NM: It seems we do need to solve the atomics problem at some point.
pnkfelix: There's no path that doesn't involve having a reference somewhere. That's a bear trap rather than a footgun.
NM: My other concern is whether we can eventually support `dyn`?
---
TC: Josh, how are you feeling about this given what you expressed earlier?
JT: This would be disappointing, but a solution for some things would be better than a solution for no things. There are a number of people who don't even care about arbitrary self types, they just want us to support it on pointers. And there are people who want the opposite.
NM: The fact that these use cases are distinct maybe suggests we should treat these separately.
TC: I'm curious how we feel about the existing problem here, i.e. what people would do with traits in the absence of arbitrary self types that has the same SemVer problem.
NM: My feeling over the course of this meeting has shifted to feeling like we're not solving that problem either even with this proposal. It seems we should attack that directly and separately.
Mara: My feeling is it doesn't really fit Rust to not be wrapping pointers in your own pointer type. I think of `*const T` more as "an address", rather than "a pointer". Its (safe) methods are about manipulating the address (offset, alignment, etc.). To make a pointer/reference thing, you wrap it into something that has that address as a field.
JT: Would we get any benefit from using `Receiver` for the arbitrary self types case, and using some other specific mechanism for raw pointers?
Nadri: I'd be interested in examples of why doing the forwards compatible thing is much harder than using the `Deref` rules.
NM: Thinking about that.
Nadri: The hard error would be so that we can ship something today while leaving the door open.
NM: That's a viable option. It's plausible. I can see the appeal of leaving some space.
Nadri: We'll need some new errors anyway.
scottmcm: I'd be fine reserving so space, subject of course to it not adding too many of its own new traps.
## Next steps
JT: Has the alternative of using wrapper types been added to the RFC?
Adrian: It was in an earlier one. I can add it back.
NM: Let's write up short versions of the options on the table and have each lang-team member write-up their position on each one.
Adrian: I can do that.
(The meeting ended here.)
---
## What's the most restricted version of arbitrary self types we could do
Nadri: If we error in all cases where there would be method resolution ambiguity, is this maximally forward-compatible? Can we do this and figure later what to relax to allow or not `NonNull: Receiver`?
Nadri: In other words, is there an easy version of the feature?
Adrian: I am in favor of initially doing a minimal version which is just for newtypes, not for `NonNull`, pointers etc. but I think there's already consensus that the pointer, etc. version is sufficiently valuable that we'd want to understand how we get there, to avoid constraining the solution space.
Nadri: I guess that's my question then: do we have enough of an idea of how to get there?

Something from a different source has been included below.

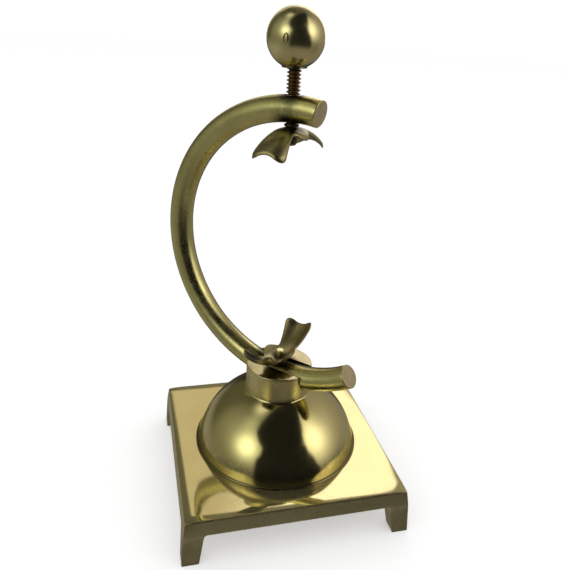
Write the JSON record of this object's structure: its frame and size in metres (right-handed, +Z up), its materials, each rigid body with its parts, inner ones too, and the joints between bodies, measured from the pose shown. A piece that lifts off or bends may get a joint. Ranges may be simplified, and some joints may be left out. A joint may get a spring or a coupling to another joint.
{
  "type": "specimen clamp stand",
  "caption": "Brass display clamp: footed square base and dome carry a C-shaped bar; a ball-headed screw lowers a dished swivelling jaw onto a fixed dished jaw.",
  "frame": {"origin": "on the ground under the centre of the base", "axes": "+Z up along the screw; X and Y along the sides of the base; the C-shaped bar stands over the diagonal from -X+Y to +X-Y"},
  "size_m": [0.1186, 0.1186, 0.2501],
  "materials": {
    "base_brass": "polished, yellow-green lacquered brass",
    "dome_brass": "mirror polished",
    "ball_brass": "mirror polished",
    "bar_brass": "antiqued, fine brush marks and pits",
    "jaw_brass": "dull brushed sheet with darker edges",
    "screw_brass": "reddish bronze thread with dark valleys",
    "steel": "dull zinc-plated"
  },
  "bodies": {
    "frame": {"base": "base_brass", "dome": "dome_brass", "arm": "bar_brass", "lower_jaw": "jaw_brass", "jaw_hub": "jaw_brass", "tie_stud": "screw_brass", "base_washer": "screw_brass", "lock_washer": "steel", "base_nut": "steel"},
    "carrier": {"thrust_washer": "screw_brass"},
    "screw": {"spindle": "screw_brass", "ball_knob": "ball_brass", "knob_pin": "ball_brass", "retaining_sleeve": "screw_brass"},
    "jaw": {"upper_jaw": "jaw_brass"}
  },
  "joints": [
    {"name": "screw_travel", "type": "slide", "parent": "frame", "child": "carrier", "axis": [0, 0, -1], "range_m": [-0.00021, 0.011]},
    {"name": "screw_turn", "type": "hinge", "parent": "carrier", "child": "screw", "pos_m": [0, 0, 0.2], "axis": [0, 0, -1], "range_deg": [-45, 2400]},
    {"name": "jaw_swivel", "type": "hinge", "parent": "carrier", "child": "jaw", "pos_m": [0, 0, 0.1995], "axis": [0, 0, -1], "continuous": true}
  ],
  "couplings": [
    {"joint": "screw_travel", "follows": "screw_turn", "m_per_rad": 0.00026261}
  ]
}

## Separating hard/soft constraints
nikomatsakis: I was thinking that we should try to be more specific in what we mean when we say (e.g.) backwards compatibility or other things. Specifically, the hard constraint we have is:
* code C compiles with compiler version N and has behavior X
* *implies*
* code C compiles with compiler version N+1 and has behavior X
...but not that "code C' (which compiles in N) has same behavior in N and N+1", though it'd be nice if that were true. This feels a bit clumsy now that I write it out, but let me get to the point -- given a change where N+1 introduces a method on `* mut`, the point is that the inside-out rule preserves this invariant, because before there was no method, so you can't call it.

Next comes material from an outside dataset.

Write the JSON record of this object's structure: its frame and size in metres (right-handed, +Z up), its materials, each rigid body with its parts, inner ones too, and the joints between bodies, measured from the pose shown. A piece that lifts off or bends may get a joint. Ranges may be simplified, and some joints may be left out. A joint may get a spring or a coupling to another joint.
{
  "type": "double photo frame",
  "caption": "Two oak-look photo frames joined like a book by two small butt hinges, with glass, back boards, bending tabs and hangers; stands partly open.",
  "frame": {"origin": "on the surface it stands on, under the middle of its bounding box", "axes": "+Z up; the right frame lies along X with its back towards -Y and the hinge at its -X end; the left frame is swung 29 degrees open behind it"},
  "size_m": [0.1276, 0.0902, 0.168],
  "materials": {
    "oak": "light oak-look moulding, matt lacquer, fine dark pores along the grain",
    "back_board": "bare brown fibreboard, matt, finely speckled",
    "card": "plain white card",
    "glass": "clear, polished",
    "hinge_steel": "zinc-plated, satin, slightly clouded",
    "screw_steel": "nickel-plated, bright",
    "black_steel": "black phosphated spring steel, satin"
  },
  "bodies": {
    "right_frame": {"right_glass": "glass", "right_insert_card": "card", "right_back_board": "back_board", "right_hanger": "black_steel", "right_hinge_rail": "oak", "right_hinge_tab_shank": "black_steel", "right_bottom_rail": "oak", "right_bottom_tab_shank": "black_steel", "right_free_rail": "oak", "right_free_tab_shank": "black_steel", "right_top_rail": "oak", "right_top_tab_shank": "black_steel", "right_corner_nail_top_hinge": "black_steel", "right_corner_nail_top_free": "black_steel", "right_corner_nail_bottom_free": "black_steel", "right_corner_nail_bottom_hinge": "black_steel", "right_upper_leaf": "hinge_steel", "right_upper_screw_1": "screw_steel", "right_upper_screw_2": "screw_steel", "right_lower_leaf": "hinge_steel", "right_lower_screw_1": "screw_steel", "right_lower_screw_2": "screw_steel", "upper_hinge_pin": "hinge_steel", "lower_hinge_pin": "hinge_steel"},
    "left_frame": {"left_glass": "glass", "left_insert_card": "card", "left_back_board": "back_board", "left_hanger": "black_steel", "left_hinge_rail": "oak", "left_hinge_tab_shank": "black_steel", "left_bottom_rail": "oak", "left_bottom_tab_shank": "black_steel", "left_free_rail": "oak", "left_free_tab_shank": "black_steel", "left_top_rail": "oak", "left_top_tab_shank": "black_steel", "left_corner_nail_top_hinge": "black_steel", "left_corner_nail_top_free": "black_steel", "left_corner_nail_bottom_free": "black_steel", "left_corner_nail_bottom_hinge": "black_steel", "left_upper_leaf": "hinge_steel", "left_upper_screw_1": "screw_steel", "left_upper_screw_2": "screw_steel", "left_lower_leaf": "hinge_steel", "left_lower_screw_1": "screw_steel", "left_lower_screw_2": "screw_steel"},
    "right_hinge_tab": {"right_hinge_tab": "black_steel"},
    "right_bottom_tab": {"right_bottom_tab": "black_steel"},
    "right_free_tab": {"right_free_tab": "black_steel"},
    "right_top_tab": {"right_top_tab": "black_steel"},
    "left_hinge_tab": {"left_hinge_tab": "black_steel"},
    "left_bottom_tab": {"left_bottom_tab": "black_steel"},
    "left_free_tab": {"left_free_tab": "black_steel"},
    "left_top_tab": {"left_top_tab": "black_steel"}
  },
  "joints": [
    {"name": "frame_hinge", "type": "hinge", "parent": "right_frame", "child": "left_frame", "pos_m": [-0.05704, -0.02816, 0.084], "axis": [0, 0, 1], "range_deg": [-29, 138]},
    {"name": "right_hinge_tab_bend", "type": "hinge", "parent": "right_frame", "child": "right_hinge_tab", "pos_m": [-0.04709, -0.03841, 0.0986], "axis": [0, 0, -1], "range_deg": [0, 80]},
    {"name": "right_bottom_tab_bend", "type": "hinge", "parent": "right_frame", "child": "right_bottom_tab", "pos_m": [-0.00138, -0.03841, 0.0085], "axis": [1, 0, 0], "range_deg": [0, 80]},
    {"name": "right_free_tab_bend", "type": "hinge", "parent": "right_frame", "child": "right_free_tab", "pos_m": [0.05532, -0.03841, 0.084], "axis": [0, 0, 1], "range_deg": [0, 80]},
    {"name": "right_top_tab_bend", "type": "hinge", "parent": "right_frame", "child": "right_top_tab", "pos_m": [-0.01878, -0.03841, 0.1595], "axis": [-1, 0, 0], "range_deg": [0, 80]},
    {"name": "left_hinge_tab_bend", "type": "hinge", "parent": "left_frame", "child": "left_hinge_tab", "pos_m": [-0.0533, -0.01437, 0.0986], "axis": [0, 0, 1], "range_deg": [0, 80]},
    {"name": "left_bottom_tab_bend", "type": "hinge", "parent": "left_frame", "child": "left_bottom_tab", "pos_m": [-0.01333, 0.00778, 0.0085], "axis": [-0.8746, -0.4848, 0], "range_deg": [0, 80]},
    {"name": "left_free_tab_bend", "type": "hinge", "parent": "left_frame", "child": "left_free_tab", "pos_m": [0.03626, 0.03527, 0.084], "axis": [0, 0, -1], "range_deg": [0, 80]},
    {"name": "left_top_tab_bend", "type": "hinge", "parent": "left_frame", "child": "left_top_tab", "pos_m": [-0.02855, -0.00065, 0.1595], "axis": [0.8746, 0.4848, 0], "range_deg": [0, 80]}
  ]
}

In contrast, adding a method to some inner type (going from C to C') could have impact on the behavior. i.e., library semver is a bit tricky here, right? But specificaly only in race condition situations where C to C' adds a method and N to N+1? Ok.

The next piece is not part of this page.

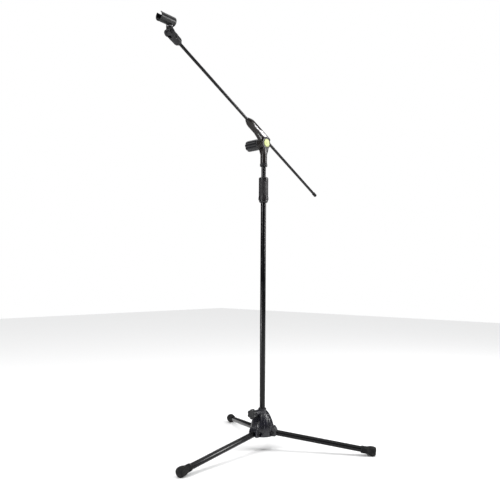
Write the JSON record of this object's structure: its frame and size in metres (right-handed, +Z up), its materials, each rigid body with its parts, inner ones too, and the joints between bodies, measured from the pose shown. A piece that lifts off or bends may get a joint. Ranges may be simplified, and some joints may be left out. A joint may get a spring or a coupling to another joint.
{
  "type": "boom microphone stand",
  "caption": "Folding tripod microphone stand with a height-adjustable pole, a tilting and sliding boom, and a swivelling open clip for a hand-held microphone.",
  "frame": {"origin": "on the floor, on the pole's axis, at the middle of the tripod", "axes": "+Z up along the pole, +X level along the boom towards the microphone clip and above the front leg"},
  "size_m": [0.7302, 0.6108, 1.2318],
  "materials": {
    "hub_plastic": "satin moulded plastic",
    "bush_plastic": "plain moulded",
    "steel": "zinc plated",
    "black_steel": "blackened steel",
    "brass": "machined",
    "knob_plastic": "satin moulded plastic",
    "tube_black": "gloss black powder coat",
    "rubber": "matt moulded rubber",
    "fitting_plastic": "satin moulded plastic",
    "grip": "soft touch",
    "joint_plastic": "satin moulded plastic",
    "zinc": "satin die cast",
    "badge": "plain coloured cap",
    "clip_plastic": "satin moulded nylon"
  },
  "bodies": {
    "pole": {"outer_tube": "tube_black", "pole_end_plug": "bush_plastic", "clutch_body": "fitting_plastic", "clutch_collet": "bush_plastic"},
    "hub": {"hub_body": "hub_plastic", "hub_bush_upper": "bush_plastic", "hub_bush_lower": "bush_plastic", "hub_brake_pad": "bush_plastic", "leg_pivot_bolts": "black_steel", "leg_pivot_nuts": "black_steel", "leg_pivot_washers": "steel"},
    "hub_knob": {"hub_knob": "knob_plastic", "hub_screw": "steel"},
    "leg_front": {"leg_front_end": "fitting_plastic", "leg_front_tube": "tube_black", "leg_front_foot": "rubber"},
    "leg_left": {"leg_left_end": "fitting_plastic", "leg_left_tube": "tube_black", "leg_left_foot": "rubber"},
    "leg_right": {"leg_right_end": "fitting_plastic", "leg_right_tube": "tube_black", "leg_right_foot": "rubber"},
    "clutch_grip": {"clutch_grip": "grip", "clutch_cap": "fitting_plastic"},
    "inner_tube": {"inner_tube": "tube_black", "inner_tube_guide": "bush_plastic", "tube_stud": "steel", "lock_ring": "fitting_plastic"},
    "joint_head": {"joint_stem": "joint_plastic", "friction_washers": "bush_plastic", "tilt_bolt": "steel", "joint_badge": "badge", "knob_washer": "steel"},
    "tilt_knob": {"tilt_knob": "knob_plastic", "tilt_knob_insert": "brass"},
    "boom_clamp": {"boom_clamp": "joint_plastic", "clamp_side_plate": "zinc"},
    "boom": {"boom_rod": "tube_black", "boom_tail_cap": "rubber", "boom_adapter": "black_steel"},
    "clip_base": {"clip_base": "clip_plastic", "clip_base_insert": "brass", "clip_pivot_screw": "black_steel", "clip_pivot_nut": "black_steel"},
    "clip": {"clip_swivel": "clip_plastic", "clip_washer": "steel", "clip_rivet": "steel", "clip_shell": "clip_plastic"}
  },
  "joints": [
    {"name": "hub_slide", "type": "slide", "parent": "pole", "child": "hub", "axis": [0, 0, 1], "range_m": [0, 0.265]},
    {"name": "hub_knob_turn", "type": "hinge", "parent": "hub", "child": "hub_knob", "pos_m": [0.04, 0, 0.114], "axis": [1, 0, 0], "range_deg": [0, 540]},
    {"name": "leg_front_fold", "type": "hinge", "parent": "hub", "child": "leg_front", "pos_m": [0.034, 0, 0.05319], "axis": [0, 1, 0], "range_deg": [0, 80]},
    {"name": "leg_left_fold", "type": "hinge", "parent": "hub", "child": "leg_left", "pos_m": [-0.017, 0.02944, 0.05319], "axis": [-0.866, -0.5, 0], "range_deg": [0, 80]},
    {"name": "leg_right_fold", "type": "hinge", "parent": "hub", "child": "leg_right", "pos_m": [-0.017, -0.02944, 0.05319], "axis": [0.866, -0.5, 0], "range_deg": [0, 80]},
    {"name": "clutch_twist", "type": "hinge", "parent": "pole", "child": "clutch_grip", "pos_m": [0, 0, 0.81], "axis": [0, 0, 1], "range_deg": [0, 120]},
    {"name": "height_slide", "type": "slide", "parent": "pole", "child": "inner_tube", "axis": [0, 0, 1], "range_m": [-0.033, 0.55]},
    {"name": "head_swivel", "type": "hinge", "parent": "inner_tube", "child": "joint_head", "pos_m": [0, 0, 0.9], "axis": [0, 0, 1], "continuous": true},
    {"name": "tilt_knob_turn", "type": "hinge", "parent": "joint_head", "child": "tilt_knob", "pos_m": [0, -0.03, 0.9632], "axis": [0, -1, 0], "range_deg": [0, 450]},
    {"name": "boom_tilt", "type": "hinge", "parent": "joint_head", "child": "boom_clamp", "pos_m": [0, 0, 0.9632], "axis": [0, 1, 0], "range_deg": [-57.5, 75]},
    {"name": "boom_slide", "type": "slide", "parent": "boom_clamp", "child": "boom", "axis": [0.887, 0, 0.4617], "range_m": [-0.29, 0.28]},
    {"name": "clip_turn", "type": "hinge", "parent": "boom", "child": "clip_base", "pos_m": [0.39869, 0, 1.18878], "axis": [0.887, 0, 0.4617], "range_deg": [-180, 180]},
    {"name": "clip_tilt", "type": "hinge", "parent": "clip_base", "child": "clip", "pos_m": [0.39869, 0, 1.18878], "axis": [0, 1, 0], "range_deg": [-27.5, 152.5]}
  ],
  "couplings": [
    {"joint": "leg_front_fold", "follows": "hub_slide", "rad_per_m": 5.26},
    {"joint": "leg_left_fold", "follows": "hub_slide", "rad_per_m": 5.26},
    {"joint": "leg_right_fold", "follows": "hub_slide", "rad_per_m": 5.26}
  ]
}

Thanks for attending the musings in my head.
## Warning-free code
pnkfelix: the text says that "Warning-free code resolves outside in, in the normal intuitive fashion." I want to try to double-check my understanding, when you have crates being developed in parallel here. Is there a scenario where 1. you have three crates (D provides Dino, M provides MyRc, and U uses both of them together), 2. D and M are both not aware of each other, 3. D and M in their respective development histories each add methods with the same name (but not using eachothers type, due to (2)), and 4. U either itself adds a method or calls a method, and doesn't get a warning, but the resulting call is depending on the race-condition of which was pulled in?
Adrian: I am definitely keen to have more brainpower applied here. This is the area I am least confident on.
TC: I've been calling this the race condition case:
dino 1.1 depends on myrc 1.1. myrc 1.2 adds `MyRc::eat`. Downstream app depends on myrc and dino and calls `MyRc(Dino).eat()`. The dino author, still depending on myrc 1.1 himself, adds `Dino::eat` without knowledge of `MyRc::eat`. Downstream app runs `cargo update` and gets dino 1.2. Method resolution on the call changes.
Josh: Would this require one of the crates to have written a method using a *generic* arbitrary self type, since it doesn't know about the concrete type it has (because of your constraint (2))?
## libs-api
(from Jitsi chat:)
Mara: for allowing arbitrary self types for std types that are *not* Deref (e.g. Weak or NonNull), libs-api should be consulted before accepting that, since that significantly impacts API design.
Niko Matsakis:interesting.
Josh Triplett: In general, or only if we're recommending against having methods on those types?
Josh Triplett: In any case, that would only be allowed if those libs-api types implemented Receiver, which is up to libs-api.
Mara: libs-api should at least check what effect it has on library maintainers and (std) api design.
Josh Triplett: Agreed.
Josh Triplett: In particular, if we're approving an RFC that has extra complexity in order to support raw pointers and NonNull, we should only do that if libs-api expects to support this on raw pointers and NonNull. 😃
## Dynamic dispatch: not constraining our future selves
Adrian: Gary has pointed out that in future we are likely to want dynamic dispatch too, and we should ensure we're not constraining our future design space there. Should we discuss?
(this was indeed discussed - NM and Gary agreed that this is probably not closing any doors)
## Has the types team reviewed this and approved?
Josh: In order to catch potential isues that we may not have foreseen, I'd want to make sure the types team had reviewed this.